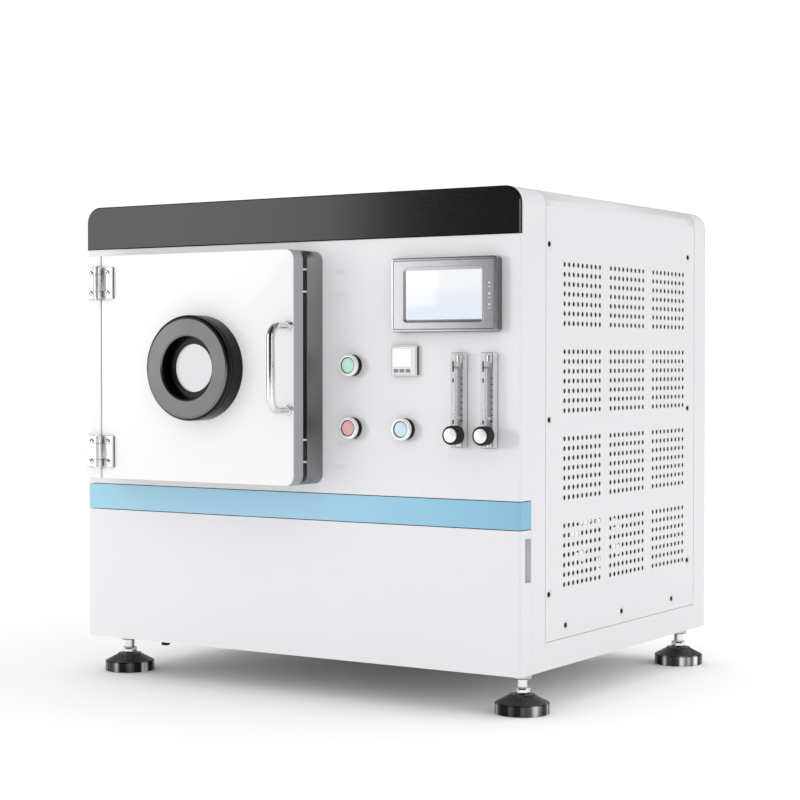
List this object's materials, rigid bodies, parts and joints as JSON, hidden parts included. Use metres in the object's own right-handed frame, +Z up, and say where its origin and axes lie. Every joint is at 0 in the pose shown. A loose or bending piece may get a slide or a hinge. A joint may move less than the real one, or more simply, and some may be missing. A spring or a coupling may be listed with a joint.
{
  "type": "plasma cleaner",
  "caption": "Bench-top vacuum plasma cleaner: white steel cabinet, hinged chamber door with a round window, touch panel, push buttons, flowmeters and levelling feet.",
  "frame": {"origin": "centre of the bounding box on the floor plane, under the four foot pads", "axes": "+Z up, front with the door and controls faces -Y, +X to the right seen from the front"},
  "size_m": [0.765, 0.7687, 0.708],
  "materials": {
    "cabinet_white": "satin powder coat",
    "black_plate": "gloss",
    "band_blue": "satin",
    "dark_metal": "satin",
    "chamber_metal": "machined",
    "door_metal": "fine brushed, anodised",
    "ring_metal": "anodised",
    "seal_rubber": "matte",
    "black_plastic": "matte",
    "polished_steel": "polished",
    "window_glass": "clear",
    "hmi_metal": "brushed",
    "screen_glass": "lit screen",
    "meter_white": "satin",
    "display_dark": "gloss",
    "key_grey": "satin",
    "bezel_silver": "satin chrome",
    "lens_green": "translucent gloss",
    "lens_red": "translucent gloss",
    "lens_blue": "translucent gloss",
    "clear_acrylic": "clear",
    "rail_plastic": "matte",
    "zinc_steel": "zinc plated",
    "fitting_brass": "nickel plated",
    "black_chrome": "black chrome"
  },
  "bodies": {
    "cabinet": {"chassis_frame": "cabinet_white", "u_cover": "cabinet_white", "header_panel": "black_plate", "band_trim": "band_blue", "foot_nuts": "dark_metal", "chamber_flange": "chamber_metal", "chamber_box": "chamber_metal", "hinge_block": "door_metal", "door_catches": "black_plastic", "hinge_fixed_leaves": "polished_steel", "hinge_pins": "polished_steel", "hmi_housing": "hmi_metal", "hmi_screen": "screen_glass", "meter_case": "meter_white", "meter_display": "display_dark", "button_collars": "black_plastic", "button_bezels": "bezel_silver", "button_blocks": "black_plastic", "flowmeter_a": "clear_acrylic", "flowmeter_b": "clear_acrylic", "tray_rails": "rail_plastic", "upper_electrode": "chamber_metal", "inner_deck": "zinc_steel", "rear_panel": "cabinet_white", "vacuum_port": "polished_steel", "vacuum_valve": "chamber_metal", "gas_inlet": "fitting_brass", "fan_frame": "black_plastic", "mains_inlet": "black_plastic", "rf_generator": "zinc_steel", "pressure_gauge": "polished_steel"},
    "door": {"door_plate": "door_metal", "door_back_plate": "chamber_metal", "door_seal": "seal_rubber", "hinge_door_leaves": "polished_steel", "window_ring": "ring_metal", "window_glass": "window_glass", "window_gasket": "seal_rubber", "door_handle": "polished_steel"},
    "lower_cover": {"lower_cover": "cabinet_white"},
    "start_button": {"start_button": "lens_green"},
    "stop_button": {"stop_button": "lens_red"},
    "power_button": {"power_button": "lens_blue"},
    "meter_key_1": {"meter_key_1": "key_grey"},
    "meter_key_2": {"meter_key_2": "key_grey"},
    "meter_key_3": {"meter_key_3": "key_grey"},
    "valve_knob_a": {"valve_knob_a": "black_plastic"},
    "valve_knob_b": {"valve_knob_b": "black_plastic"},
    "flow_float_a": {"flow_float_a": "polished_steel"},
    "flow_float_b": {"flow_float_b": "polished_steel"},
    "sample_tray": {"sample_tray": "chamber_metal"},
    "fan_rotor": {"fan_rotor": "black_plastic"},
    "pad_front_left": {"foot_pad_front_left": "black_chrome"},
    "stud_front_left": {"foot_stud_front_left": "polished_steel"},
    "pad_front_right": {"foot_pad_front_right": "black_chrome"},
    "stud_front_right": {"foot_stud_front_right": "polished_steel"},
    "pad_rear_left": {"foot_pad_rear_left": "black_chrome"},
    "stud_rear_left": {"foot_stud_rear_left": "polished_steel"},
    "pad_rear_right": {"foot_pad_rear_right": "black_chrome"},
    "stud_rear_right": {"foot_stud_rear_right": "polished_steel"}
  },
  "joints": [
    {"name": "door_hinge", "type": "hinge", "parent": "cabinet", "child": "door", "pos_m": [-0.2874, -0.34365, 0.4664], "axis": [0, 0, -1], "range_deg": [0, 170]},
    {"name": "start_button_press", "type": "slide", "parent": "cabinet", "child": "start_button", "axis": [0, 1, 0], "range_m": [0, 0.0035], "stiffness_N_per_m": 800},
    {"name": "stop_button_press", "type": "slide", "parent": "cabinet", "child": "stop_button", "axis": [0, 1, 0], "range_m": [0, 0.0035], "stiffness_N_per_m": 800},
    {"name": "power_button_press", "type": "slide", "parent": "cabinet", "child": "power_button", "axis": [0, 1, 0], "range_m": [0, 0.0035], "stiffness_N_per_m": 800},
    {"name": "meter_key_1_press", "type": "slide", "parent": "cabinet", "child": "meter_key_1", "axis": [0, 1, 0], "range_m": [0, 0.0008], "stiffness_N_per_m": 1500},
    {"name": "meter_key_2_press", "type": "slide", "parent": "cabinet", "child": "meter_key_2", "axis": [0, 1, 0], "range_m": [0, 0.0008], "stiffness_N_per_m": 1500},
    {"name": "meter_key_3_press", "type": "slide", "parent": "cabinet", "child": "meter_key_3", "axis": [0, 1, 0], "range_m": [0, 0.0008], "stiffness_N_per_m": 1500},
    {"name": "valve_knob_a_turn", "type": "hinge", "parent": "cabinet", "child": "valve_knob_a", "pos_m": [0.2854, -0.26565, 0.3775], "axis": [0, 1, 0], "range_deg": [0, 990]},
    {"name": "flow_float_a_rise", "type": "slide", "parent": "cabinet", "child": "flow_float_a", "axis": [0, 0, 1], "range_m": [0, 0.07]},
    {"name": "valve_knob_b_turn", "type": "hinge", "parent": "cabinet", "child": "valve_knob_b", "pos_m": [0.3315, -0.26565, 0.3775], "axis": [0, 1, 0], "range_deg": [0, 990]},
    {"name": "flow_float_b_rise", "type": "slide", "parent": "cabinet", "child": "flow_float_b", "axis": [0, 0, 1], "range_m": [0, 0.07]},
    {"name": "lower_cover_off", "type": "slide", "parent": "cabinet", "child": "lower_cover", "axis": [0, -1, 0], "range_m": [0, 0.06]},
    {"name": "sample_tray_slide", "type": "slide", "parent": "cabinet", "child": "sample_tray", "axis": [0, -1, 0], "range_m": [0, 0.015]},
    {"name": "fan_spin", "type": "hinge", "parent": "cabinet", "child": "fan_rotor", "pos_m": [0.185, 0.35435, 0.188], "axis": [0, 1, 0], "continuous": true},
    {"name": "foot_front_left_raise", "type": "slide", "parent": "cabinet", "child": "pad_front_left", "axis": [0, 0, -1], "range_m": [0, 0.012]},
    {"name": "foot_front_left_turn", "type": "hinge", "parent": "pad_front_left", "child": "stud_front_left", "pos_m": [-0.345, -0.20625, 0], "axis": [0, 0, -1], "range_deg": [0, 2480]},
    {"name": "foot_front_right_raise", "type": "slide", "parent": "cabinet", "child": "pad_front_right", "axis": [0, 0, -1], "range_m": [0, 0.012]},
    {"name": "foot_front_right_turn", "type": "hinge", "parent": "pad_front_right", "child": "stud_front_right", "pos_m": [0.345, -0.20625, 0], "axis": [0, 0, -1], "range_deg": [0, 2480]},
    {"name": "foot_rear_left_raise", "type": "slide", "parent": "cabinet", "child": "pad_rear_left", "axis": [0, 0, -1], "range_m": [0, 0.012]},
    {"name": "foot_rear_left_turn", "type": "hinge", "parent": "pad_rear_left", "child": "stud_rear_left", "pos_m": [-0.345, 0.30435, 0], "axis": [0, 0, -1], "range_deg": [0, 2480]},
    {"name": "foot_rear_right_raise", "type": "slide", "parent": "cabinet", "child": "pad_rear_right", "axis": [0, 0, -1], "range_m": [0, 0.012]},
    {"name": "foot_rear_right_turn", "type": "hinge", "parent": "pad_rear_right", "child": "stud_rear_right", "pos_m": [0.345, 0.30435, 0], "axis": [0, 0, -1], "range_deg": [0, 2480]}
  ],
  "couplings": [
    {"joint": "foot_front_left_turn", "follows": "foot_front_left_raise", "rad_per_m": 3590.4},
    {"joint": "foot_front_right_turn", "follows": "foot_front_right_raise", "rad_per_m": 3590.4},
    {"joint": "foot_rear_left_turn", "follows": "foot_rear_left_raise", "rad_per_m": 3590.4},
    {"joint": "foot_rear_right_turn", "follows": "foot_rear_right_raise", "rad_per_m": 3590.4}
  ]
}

==================================================

_Instruction_.
All lines above with "joints" in them should be returned.

_Correct result_.
List this object's materials, rigid bodies, parts and joints as JSON, hidden parts included. Use metres in the object's own right-handed frame, +Z up, and say where its origin and axes lie. Every joint is at 0 in the pose shown. A loose or bending piece may get a slide or a hinge. A joint may move less than the real one, or more simply, and some may be missing. A spring or a coupling may be listed with a joint.
  "joints": [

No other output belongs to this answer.